[Written exercise] Reproduce every entry exactly, without alteration.
— begin Task material —
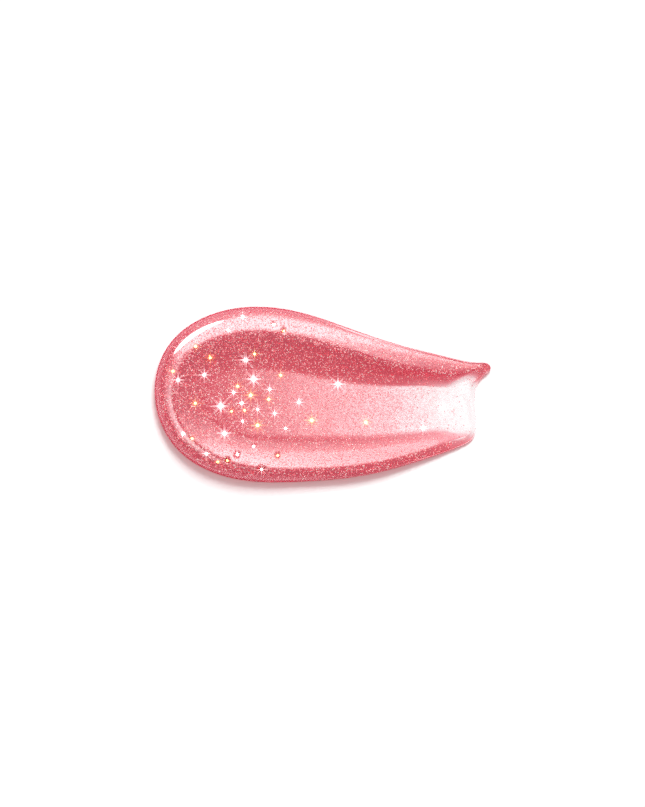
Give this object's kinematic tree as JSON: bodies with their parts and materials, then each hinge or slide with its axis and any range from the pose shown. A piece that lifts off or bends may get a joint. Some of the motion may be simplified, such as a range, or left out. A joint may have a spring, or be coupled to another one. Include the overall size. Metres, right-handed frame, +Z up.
{
  "type": "lip gloss smear",
  "caption": "Stroke of thick pink glitter lip gloss: a round pool drawn out into two ridges with a shallow channel that thins to a film.",
  "frame": {"origin": "centre of the footprint's bounding box, on the surface the gel lies on", "axes": "+X along the stroke, from the round pool to the thin film end; +Z up, away from the surface"},
  "size_m": [0.0337, 0.0175, 0.0027],
  "materials": {
    "tinted_gel": "wet, high gloss, translucent",
    "silver_glitter": "mirror",
    "gold_glitter": "mirror",
    "rose_pearl": "pearlescent"
  },
  "bodies": {
    "root": {"gloss_gel": "tinted_gel", "silver_glitter_large": "silver_glitter", "silver_glitter_medium": "silver_glitter", "silver_glitter_small": "silver_glitter", "gold_glitter_large": "gold_glitter", "gold_glitter_medium": "gold_glitter", "gold_glitter_small": "gold_glitter", "rose_pearl_platelets": "rose_pearl"}
  },
  "joints": []
}
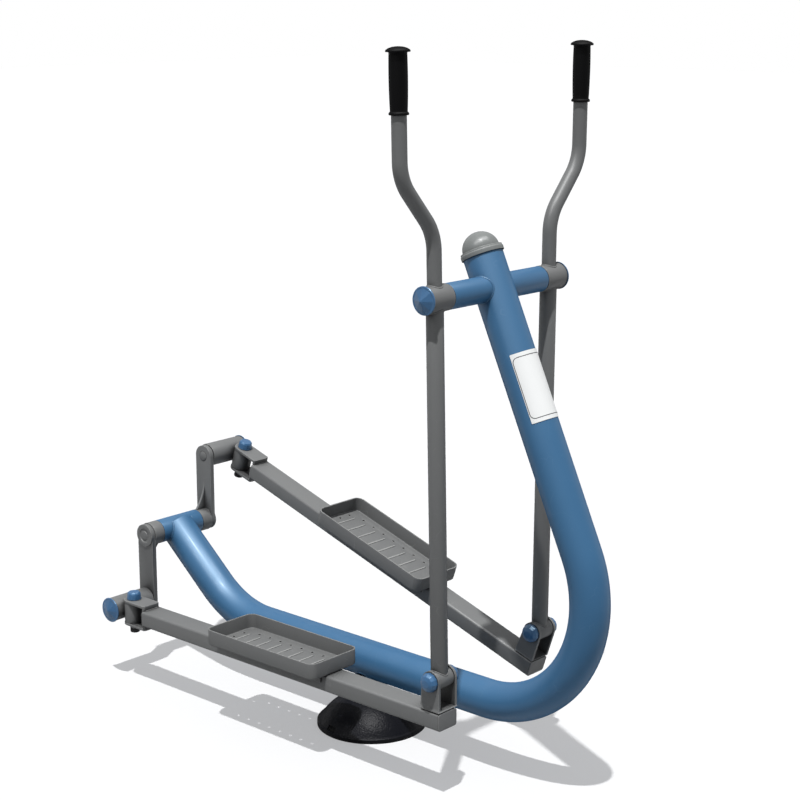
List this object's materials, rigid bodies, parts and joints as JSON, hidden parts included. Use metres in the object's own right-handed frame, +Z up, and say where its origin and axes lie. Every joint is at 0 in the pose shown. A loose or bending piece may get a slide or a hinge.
— end Task material —
[Solved problem]
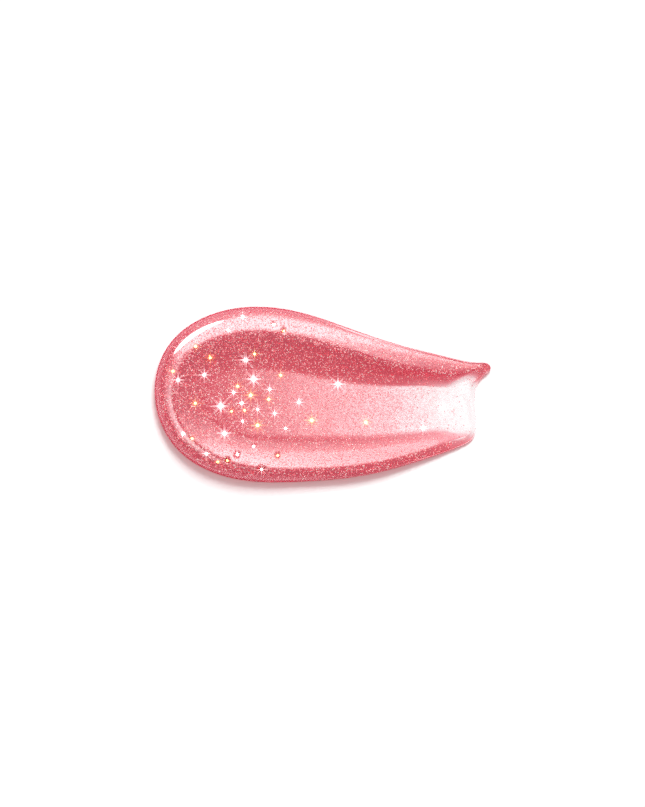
Give this object's kinematic tree as JSON: bodies with their parts and materials, then each hinge or slide with its axis and any range from the pose shown. A piece that lifts off or bends may get a joint. Some of the motion may be simplified, such as a range, or left out. A joint may have a spring, or be coupled to another one. Include the overall size. Metres, right-handed frame, +Z up.
{
  "type": "lip gloss smear",
  "caption": "Stroke of thick pink glitter lip gloss: a round pool drawn out into two ridges with a shallow channel that thins to a film.",
  "frame": {"origin": "centre of the footprint's bounding box, on the surface the gel lies on", "axes": "+X along the stroke, from the round pool to the thin film end; +Z up, away from the surface"},
  "size_m": [0.0337, 0.0175, 0.0027],
  "materials": {
    "tinted_gel": "wet, high gloss, translucent",
    "silver_glitter": "mirror",
    "gold_glitter": "mirror",
    "rose_pearl": "pearlescent"
  },
  "bodies": {
    "root": {"gloss_gel": "tinted_gel", "silver_glitter_large": "silver_glitter", "silver_glitter_medium": "silver_glitter", "silver_glitter_small": "silver_glitter", "gold_glitter_large": "gold_glitter", "gold_glitter_medium": "gold_glitter", "gold_glitter_small": "gold_glitter", "rose_pearl_platelets": "rose_pearl"}
  },
  "joints": []
}
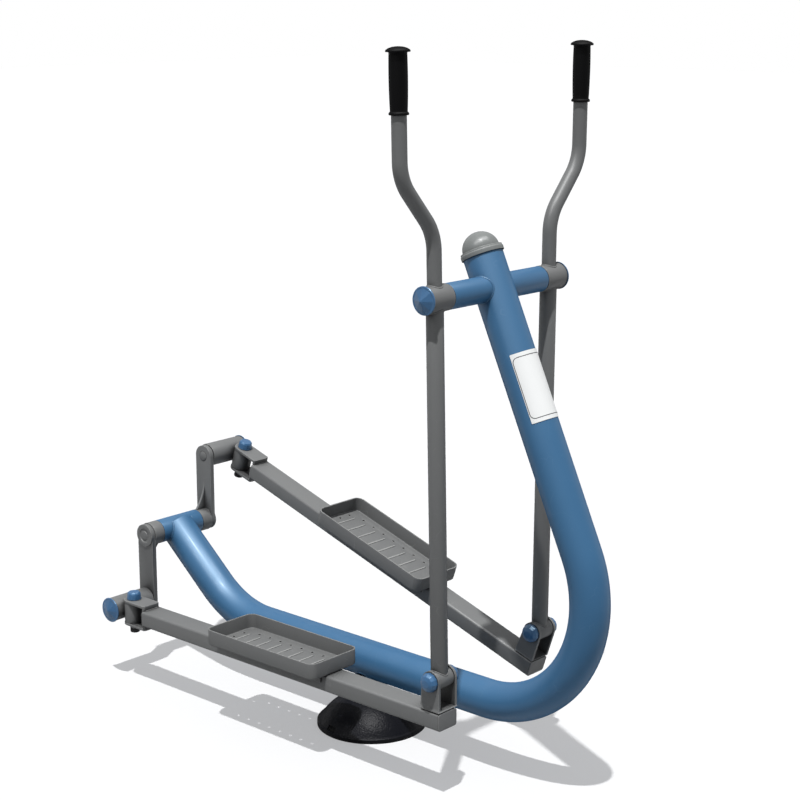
List this object's materials, rigid bodies, parts and joints as JSON, hidden parts included. Use metres in the object's own right-handed frame, +Z up, and say where its origin and axes lie. Every joint is at 0 in the pose shown. A loose or bending piece may get a slide or a hinge.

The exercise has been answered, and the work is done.